When the book turns to the Second Amendment to the United States Constitution, however, its energy seems to flag. I am sympathetic to the argument that the Second Amendment confers a right on "the people" respectively, i.e. as individuals, "to keep and bear Arms." But Malcolm's argument is undermined, however slightly, when she urges that "[s]ome" i.e., more than one, nascent American state constitutions "included a specific right for an individual to have firearms for his own defence" (p. 150), but quotes and cites, as best I can discern, only the Pennsylvania bill of rights in support (pp. 148, 149). Is there more than one, or not? Another apparent example of waning energy toward the end is the treatment of an argument that "like the Convention Parliament in 1689, the senators [debating drafts of the Second Amendment] rejected a motion to add 'for the common defense' after 'to keep and bear arms.' " (P. 161.) To me, that point seems crucial, but Malcolm does not explore it further, beyond providing a footnoted reference to another source.
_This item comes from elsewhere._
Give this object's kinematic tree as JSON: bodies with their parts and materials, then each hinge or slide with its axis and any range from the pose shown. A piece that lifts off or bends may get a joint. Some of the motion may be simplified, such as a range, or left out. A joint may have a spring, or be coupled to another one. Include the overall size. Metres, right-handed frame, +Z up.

Finally, some minor quibbles. Noting the author's regular use of English spelling, I thought she was English until I realized, on reading the penultimate page, that she is an American (p. 176). Perhaps Malcolm was reared and educated in England, but nevertheless her anglicizations are distracting and seem affected. It also seems affected to spell "dissension" archaically as "dissention" (p. 153), and to print "u" as "v" in quoted material, as in "Vs" (Us) (p. 41) or "vpon" (upon) (p. 59). If one is going to do that, why not also ask the typesetter to print quotations with the long "s" that looks similar to the lower-case "f"? (Actually, I wouldn't so much object to that, though it would also come across as affected: at least the long "s" is still an "s," though of archaic form, whereas a "v" is not a "u" at all.) These are, of course, trivial items, but when I encounter them, I think, "Come on, Harvard University Press copy-editors, get with it!"

After all the foregoing griping, it may appear that (1) I am a detail-obsessed curmudgeon of uncommon degree, and (2) I disliked the book. The first point may be true, but the second is not. I look forward to seeing how others eventually build on Malcolm's scholarship.